WHAT THE TASK ASKS: State how many lines of the entries below hold the word "data"; reply with nothing but the number.

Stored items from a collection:

::::::::

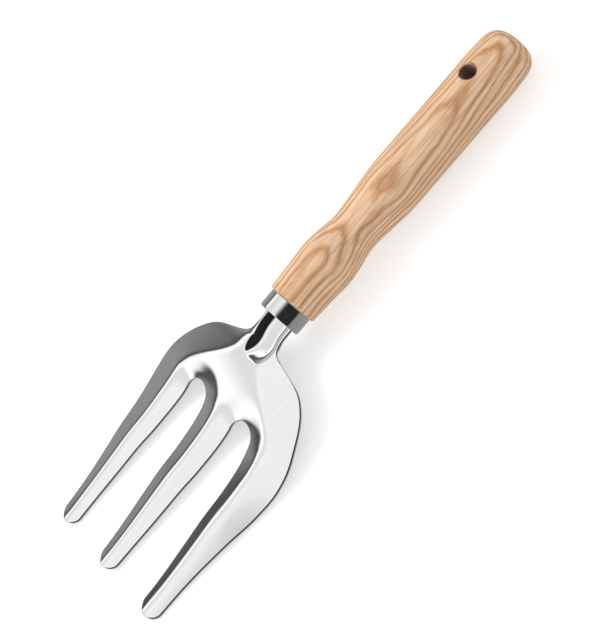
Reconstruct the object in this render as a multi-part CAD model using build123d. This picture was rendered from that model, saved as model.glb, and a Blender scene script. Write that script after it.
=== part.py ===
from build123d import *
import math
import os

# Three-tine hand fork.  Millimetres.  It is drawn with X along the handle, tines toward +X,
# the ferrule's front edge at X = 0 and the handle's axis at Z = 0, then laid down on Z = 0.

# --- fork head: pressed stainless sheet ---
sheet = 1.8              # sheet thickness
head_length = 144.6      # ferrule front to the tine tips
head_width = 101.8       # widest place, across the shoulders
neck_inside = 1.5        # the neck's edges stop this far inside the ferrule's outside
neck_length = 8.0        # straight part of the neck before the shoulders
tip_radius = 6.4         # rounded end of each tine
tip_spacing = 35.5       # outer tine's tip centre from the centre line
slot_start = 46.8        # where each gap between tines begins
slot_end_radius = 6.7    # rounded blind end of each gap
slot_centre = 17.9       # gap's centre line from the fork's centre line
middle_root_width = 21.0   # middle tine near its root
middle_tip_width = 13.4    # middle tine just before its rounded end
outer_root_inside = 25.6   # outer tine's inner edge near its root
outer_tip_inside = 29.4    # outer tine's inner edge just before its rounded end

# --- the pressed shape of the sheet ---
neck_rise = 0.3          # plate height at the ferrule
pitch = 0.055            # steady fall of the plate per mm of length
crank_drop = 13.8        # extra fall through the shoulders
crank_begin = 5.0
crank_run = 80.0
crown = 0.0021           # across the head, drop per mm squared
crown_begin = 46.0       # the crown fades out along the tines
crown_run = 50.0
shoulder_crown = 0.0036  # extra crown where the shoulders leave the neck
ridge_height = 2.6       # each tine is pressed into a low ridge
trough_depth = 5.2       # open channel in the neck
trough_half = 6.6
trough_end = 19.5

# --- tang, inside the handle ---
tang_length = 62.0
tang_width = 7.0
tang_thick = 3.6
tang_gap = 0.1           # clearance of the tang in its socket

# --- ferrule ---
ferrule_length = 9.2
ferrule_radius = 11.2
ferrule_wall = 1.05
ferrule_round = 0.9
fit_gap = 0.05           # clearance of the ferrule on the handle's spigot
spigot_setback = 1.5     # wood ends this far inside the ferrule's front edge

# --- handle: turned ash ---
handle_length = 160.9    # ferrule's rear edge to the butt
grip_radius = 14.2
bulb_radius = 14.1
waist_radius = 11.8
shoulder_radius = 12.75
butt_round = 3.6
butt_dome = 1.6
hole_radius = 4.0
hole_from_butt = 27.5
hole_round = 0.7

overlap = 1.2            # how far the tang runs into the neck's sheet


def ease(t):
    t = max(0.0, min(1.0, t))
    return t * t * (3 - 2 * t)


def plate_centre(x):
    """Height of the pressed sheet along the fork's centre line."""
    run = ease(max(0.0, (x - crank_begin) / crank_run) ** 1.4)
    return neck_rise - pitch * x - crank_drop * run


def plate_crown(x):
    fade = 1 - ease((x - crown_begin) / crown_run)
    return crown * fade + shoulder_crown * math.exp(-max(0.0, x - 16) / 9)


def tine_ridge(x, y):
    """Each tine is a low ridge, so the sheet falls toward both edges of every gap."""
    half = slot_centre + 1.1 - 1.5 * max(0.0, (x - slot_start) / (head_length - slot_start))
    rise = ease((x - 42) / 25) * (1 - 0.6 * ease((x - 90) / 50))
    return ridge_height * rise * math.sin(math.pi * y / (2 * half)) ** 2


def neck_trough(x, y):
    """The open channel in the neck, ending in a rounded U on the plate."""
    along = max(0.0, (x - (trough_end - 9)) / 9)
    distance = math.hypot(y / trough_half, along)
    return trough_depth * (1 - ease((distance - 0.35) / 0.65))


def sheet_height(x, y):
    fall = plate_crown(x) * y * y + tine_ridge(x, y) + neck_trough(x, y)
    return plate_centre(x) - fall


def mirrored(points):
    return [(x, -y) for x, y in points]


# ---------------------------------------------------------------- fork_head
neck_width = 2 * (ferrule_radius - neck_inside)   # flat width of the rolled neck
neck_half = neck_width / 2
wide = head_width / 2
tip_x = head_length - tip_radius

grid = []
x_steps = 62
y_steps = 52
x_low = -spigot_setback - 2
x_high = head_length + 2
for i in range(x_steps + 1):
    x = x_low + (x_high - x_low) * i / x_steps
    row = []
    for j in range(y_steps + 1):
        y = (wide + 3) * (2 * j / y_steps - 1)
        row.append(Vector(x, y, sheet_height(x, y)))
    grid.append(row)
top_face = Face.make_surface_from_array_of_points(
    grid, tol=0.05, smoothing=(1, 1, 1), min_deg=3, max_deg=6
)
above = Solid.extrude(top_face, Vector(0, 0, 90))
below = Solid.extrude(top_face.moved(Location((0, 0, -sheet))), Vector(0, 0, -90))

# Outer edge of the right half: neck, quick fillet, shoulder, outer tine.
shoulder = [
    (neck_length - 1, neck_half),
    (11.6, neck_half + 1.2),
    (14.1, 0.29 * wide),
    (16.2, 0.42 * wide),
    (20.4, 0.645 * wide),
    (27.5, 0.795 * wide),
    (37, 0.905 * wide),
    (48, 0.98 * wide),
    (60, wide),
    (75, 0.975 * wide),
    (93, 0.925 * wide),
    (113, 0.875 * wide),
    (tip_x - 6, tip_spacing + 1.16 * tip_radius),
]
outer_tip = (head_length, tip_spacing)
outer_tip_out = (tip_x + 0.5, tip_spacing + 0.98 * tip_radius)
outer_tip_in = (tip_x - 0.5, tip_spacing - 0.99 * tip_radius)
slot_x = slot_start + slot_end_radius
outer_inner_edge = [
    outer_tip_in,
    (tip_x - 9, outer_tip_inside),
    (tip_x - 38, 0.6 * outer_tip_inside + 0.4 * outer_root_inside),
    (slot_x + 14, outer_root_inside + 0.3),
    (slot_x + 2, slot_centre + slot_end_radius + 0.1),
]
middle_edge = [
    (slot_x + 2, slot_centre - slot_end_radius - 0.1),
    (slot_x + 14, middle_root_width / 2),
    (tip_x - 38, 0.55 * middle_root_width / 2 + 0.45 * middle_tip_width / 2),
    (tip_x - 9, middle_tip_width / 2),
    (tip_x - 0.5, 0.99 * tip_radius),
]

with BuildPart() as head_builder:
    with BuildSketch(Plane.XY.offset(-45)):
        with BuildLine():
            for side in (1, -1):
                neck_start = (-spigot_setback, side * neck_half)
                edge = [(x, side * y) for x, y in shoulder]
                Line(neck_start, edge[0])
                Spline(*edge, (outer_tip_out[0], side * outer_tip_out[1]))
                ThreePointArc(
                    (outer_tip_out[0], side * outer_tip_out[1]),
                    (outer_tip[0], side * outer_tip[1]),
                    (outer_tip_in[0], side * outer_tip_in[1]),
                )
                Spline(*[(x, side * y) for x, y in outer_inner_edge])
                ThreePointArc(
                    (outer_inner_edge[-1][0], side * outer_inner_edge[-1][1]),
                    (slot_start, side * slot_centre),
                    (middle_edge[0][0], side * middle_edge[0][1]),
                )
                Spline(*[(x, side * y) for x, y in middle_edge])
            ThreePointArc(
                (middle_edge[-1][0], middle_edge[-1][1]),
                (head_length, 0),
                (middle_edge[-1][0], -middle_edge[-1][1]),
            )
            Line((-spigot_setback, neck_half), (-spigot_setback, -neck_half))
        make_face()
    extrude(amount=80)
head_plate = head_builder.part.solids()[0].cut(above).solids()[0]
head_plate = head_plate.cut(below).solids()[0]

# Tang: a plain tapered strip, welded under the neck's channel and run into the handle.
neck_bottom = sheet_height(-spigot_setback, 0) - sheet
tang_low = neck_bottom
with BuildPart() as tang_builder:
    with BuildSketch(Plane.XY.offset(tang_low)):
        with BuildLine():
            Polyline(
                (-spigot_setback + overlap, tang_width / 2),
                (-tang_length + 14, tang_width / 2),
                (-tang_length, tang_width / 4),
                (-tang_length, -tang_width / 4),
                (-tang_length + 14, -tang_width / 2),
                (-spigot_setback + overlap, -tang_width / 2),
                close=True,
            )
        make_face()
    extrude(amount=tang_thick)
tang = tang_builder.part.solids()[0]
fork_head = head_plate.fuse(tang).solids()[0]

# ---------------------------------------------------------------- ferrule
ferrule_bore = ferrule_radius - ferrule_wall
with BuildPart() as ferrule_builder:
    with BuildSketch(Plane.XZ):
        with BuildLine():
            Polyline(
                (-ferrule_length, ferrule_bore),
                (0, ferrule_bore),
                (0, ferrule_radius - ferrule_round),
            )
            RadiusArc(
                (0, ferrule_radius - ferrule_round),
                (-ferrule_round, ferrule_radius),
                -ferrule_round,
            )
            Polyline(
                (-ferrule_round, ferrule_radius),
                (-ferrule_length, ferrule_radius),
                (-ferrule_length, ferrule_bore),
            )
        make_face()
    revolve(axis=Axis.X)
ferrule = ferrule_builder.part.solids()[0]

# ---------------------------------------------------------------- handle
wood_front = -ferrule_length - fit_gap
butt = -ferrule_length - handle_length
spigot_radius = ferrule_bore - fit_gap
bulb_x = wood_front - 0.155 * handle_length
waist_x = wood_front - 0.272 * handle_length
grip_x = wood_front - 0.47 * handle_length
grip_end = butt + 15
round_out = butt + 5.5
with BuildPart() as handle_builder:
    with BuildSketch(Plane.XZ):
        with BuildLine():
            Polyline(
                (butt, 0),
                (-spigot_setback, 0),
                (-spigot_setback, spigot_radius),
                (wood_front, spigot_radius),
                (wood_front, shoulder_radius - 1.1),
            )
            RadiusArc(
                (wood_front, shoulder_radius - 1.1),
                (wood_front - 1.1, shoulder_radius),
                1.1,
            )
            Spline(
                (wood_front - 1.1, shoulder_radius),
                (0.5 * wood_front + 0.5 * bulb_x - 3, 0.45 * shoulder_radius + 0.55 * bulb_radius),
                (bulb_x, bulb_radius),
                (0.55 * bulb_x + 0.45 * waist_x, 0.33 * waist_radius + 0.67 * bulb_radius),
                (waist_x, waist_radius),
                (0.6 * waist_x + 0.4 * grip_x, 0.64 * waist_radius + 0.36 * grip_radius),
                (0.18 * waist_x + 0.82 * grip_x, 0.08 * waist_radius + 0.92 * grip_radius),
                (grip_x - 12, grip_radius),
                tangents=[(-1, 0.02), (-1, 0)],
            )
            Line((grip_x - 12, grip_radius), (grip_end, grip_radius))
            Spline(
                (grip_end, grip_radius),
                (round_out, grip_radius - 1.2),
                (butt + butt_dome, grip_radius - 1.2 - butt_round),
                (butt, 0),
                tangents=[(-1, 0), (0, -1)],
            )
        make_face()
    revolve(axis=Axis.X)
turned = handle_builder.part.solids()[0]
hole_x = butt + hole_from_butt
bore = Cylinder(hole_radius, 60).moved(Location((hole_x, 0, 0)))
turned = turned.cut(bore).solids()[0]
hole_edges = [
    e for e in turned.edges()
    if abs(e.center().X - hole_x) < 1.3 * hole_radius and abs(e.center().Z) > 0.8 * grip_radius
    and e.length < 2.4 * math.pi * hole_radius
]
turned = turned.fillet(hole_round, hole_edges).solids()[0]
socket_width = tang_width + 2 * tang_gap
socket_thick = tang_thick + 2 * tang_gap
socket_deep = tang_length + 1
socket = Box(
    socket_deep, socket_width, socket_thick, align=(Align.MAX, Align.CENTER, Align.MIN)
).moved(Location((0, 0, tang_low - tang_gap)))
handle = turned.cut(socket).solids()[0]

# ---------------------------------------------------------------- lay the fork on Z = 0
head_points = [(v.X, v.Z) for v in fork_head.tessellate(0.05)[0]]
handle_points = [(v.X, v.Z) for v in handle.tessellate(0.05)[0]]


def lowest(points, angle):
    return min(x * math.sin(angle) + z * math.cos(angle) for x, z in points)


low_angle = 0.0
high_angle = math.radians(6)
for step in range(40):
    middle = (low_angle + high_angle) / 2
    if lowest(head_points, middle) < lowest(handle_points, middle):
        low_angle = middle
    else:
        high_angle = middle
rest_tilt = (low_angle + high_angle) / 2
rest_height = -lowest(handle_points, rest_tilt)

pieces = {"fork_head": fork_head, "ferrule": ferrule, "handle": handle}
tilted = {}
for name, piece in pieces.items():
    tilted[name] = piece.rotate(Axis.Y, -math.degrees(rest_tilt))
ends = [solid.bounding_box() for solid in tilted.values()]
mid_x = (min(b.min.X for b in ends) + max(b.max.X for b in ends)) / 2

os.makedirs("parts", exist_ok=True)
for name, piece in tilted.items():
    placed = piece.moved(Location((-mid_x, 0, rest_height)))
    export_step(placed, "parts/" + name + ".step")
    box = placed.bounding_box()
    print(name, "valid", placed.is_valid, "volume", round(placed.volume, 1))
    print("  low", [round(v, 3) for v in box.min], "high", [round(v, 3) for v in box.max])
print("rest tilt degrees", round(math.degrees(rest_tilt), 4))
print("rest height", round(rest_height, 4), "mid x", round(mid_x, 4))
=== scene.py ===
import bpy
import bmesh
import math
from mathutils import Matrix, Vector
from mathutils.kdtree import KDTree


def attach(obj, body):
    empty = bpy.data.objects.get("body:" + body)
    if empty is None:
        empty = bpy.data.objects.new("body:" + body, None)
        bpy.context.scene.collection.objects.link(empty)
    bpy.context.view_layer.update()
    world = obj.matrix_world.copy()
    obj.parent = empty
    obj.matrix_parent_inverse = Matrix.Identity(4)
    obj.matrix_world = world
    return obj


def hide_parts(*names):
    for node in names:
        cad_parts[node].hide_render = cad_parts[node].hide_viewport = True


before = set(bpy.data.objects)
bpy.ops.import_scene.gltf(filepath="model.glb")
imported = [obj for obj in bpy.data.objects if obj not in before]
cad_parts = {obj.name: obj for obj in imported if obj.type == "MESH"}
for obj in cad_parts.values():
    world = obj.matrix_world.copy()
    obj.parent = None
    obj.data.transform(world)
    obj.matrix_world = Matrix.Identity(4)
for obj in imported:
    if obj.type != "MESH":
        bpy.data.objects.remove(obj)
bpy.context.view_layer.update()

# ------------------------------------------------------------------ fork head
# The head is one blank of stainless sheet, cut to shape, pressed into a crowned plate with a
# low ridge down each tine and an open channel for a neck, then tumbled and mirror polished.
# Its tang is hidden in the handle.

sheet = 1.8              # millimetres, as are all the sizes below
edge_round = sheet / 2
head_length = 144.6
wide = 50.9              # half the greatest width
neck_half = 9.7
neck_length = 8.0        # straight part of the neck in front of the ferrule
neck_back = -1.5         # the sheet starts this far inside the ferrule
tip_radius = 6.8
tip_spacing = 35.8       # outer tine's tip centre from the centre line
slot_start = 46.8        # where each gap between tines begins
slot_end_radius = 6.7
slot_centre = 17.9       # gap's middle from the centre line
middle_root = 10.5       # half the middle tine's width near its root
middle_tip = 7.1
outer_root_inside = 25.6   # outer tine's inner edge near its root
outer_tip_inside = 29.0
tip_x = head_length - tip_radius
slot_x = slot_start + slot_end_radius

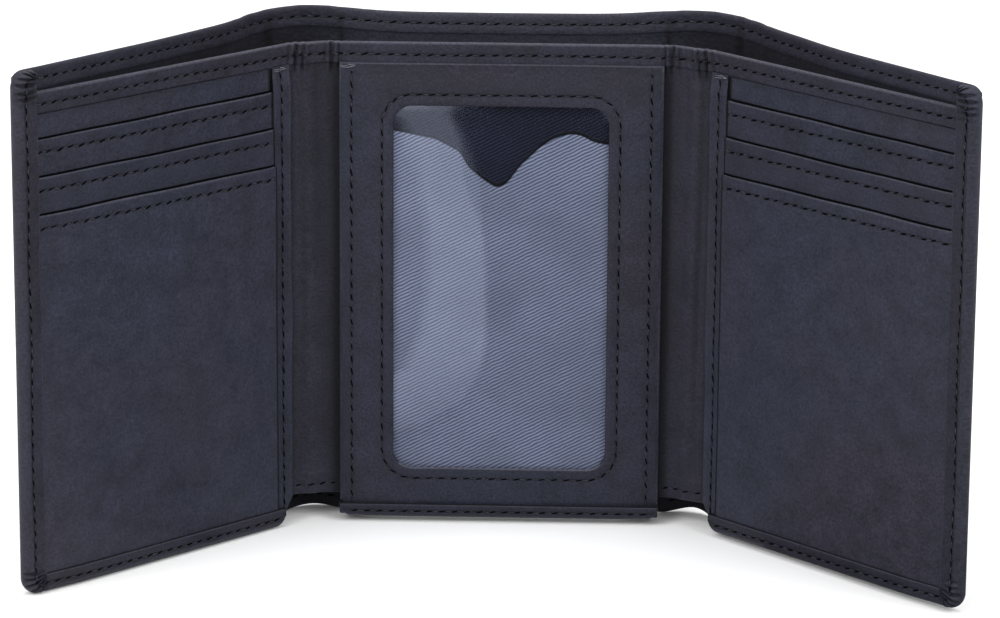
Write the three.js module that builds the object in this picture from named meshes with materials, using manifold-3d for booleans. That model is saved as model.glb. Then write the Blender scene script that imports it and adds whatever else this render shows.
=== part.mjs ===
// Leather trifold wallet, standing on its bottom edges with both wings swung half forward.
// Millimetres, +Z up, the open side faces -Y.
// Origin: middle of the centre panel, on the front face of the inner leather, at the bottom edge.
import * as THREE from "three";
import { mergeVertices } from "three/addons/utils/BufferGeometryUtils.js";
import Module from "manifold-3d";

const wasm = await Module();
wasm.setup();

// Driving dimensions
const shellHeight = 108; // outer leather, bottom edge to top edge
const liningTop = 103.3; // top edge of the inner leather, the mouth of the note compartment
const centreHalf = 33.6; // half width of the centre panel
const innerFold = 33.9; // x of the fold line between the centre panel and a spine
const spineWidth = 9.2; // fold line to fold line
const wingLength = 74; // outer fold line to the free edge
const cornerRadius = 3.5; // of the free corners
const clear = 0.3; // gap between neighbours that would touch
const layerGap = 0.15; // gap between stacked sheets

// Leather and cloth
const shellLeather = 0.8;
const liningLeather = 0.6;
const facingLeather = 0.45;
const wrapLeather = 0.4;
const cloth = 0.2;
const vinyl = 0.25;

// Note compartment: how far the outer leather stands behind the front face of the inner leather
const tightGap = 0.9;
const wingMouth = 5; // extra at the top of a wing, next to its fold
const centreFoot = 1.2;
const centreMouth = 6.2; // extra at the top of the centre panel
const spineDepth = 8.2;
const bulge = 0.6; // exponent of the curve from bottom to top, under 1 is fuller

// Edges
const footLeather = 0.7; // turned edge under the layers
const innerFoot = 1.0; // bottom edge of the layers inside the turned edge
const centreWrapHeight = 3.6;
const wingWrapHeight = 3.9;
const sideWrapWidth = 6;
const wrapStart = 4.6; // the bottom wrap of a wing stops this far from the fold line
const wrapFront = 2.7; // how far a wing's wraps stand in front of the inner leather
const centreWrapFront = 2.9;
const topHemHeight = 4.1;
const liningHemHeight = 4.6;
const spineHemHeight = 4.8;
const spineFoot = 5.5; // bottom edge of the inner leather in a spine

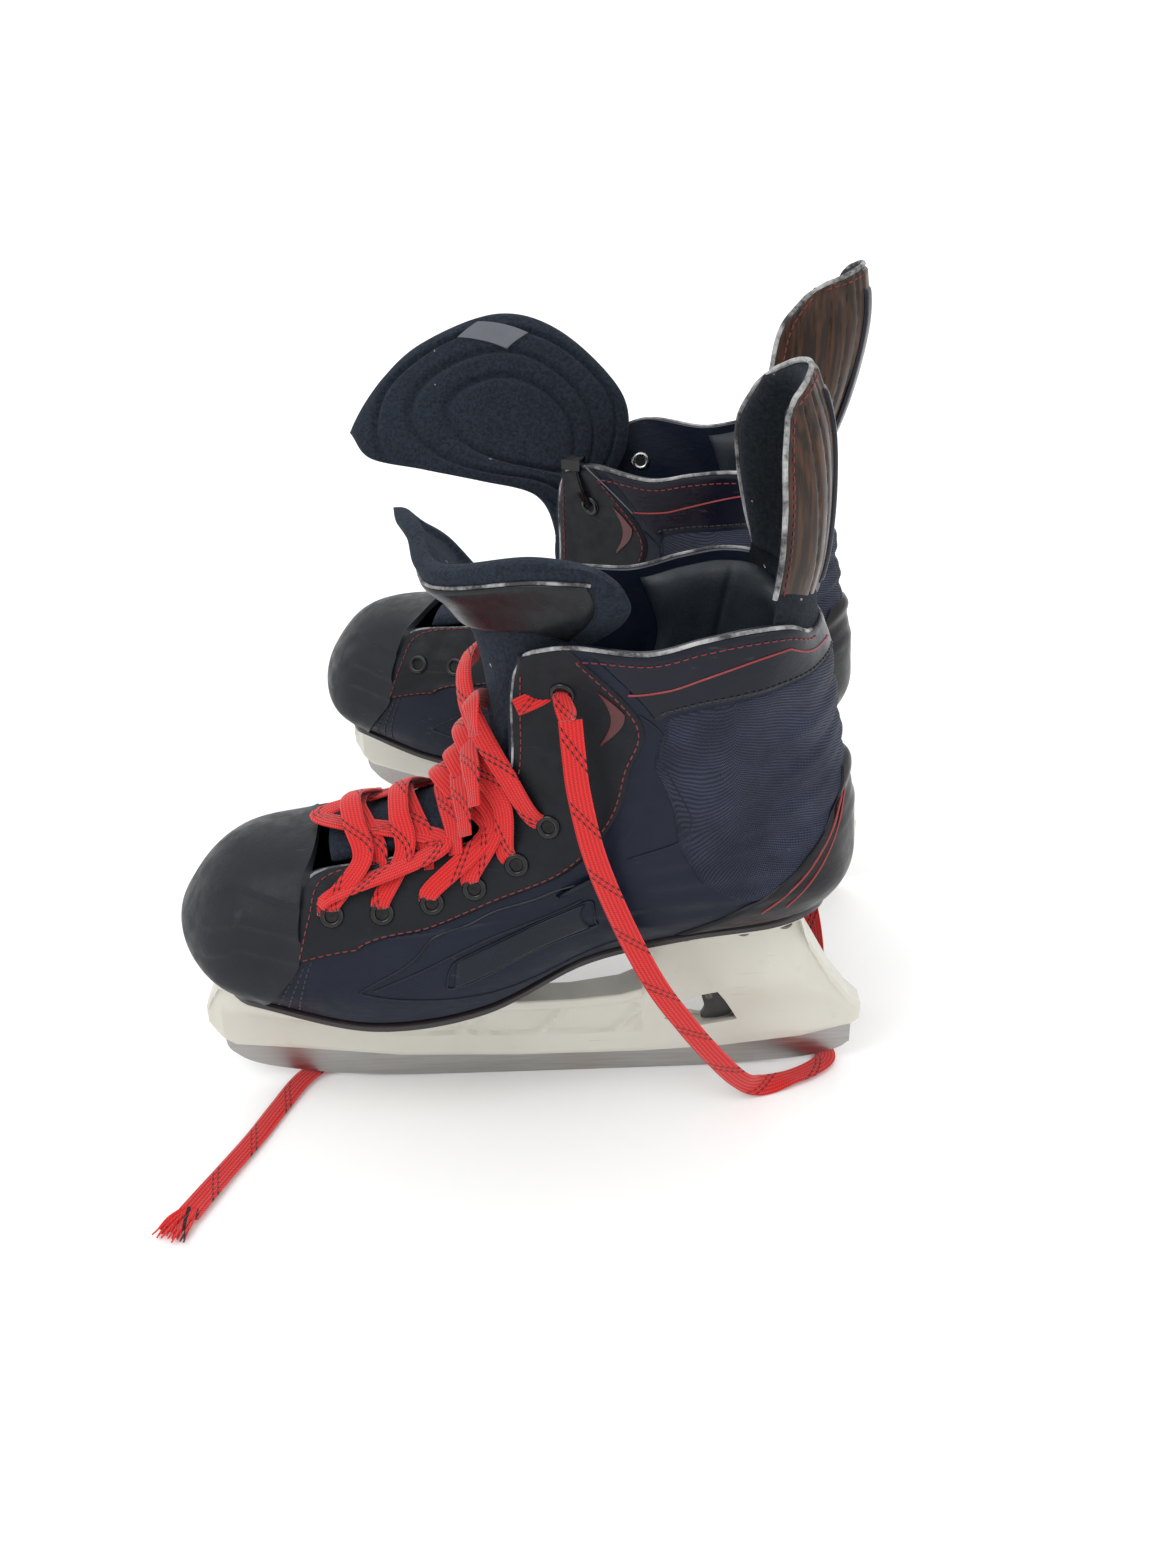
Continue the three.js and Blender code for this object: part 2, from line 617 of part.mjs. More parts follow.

::::::::

REPLY TO THE EXERCISE: 6